Dublin Archbishop Diarmuid Martin, the church's leading voice calling for honesty, went on Ireland's state RTE television to declare, teary-eyed, that honest priests were being verbally assaulted by the public because of their leaders' continuing failure to admit the truth.
"I find myself asking today, can I be proud of the church that I'm a leader of? I have to be ashamed of this," said Martin, who has found himself at odds with other bishops and the Vatican over his open approach.
Martin noted that he had provided state investigators the Dublin Archdiocese's secret files on abuse complaints — despite a lawsuit from his predecessor, Cardinal Desmond Connell, seeking to keep them locked away — and urged other dioceses to do the same.
He described as "a cabal" those church leaders in the Vatican and Ireland who conspired to ignore both the pope's and the Irish government's calls for pedophiles to be identified.

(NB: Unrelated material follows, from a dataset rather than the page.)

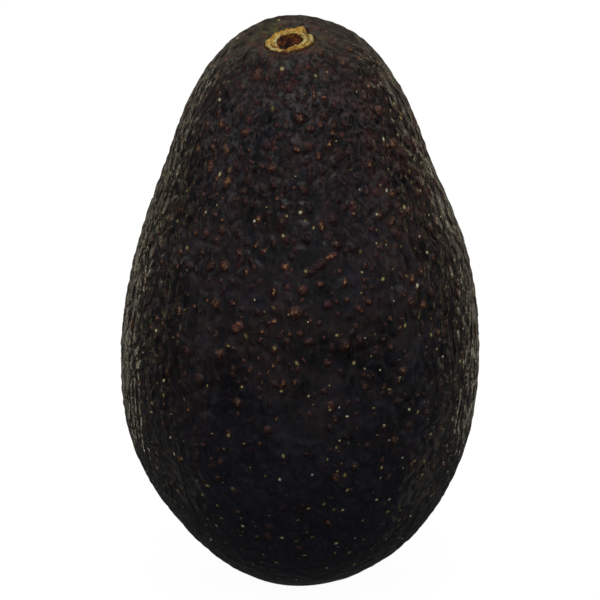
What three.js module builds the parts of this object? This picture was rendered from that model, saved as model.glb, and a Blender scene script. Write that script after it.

When asked if he could count on fellow Irish bishops to protect children from abuse now, Martin said, "I hope so," but questioned whether investigators would get at the truth unless granted greater powers.
One of Ireland's foremost Catholic theologians, the Rev. Vincent Twomey, called on the Vatican to fire every single Irish bishop appointed before Martin's arrival in Dublin in 2003. That would leave only seven of Ireland's 28 bishops and archbishops in office.
The Vatican last year declined to accept the resignations of Martin's two auxiliary bishops in Dublin, even though Martin made it clear he wanted both gone.
"The church in Ireland needs to unite behind the call for honesty and openness so ably promoted by Archbishop Martin," said Twomey, who recently retired as professor of moral theology at Maynooth, the only one of Ireland's previous eight seminaries still open today.
"There won't be a church left in Ireland if the church doesn't take decisive action to reform itself. That means new leaders, new bishops," Twomey said.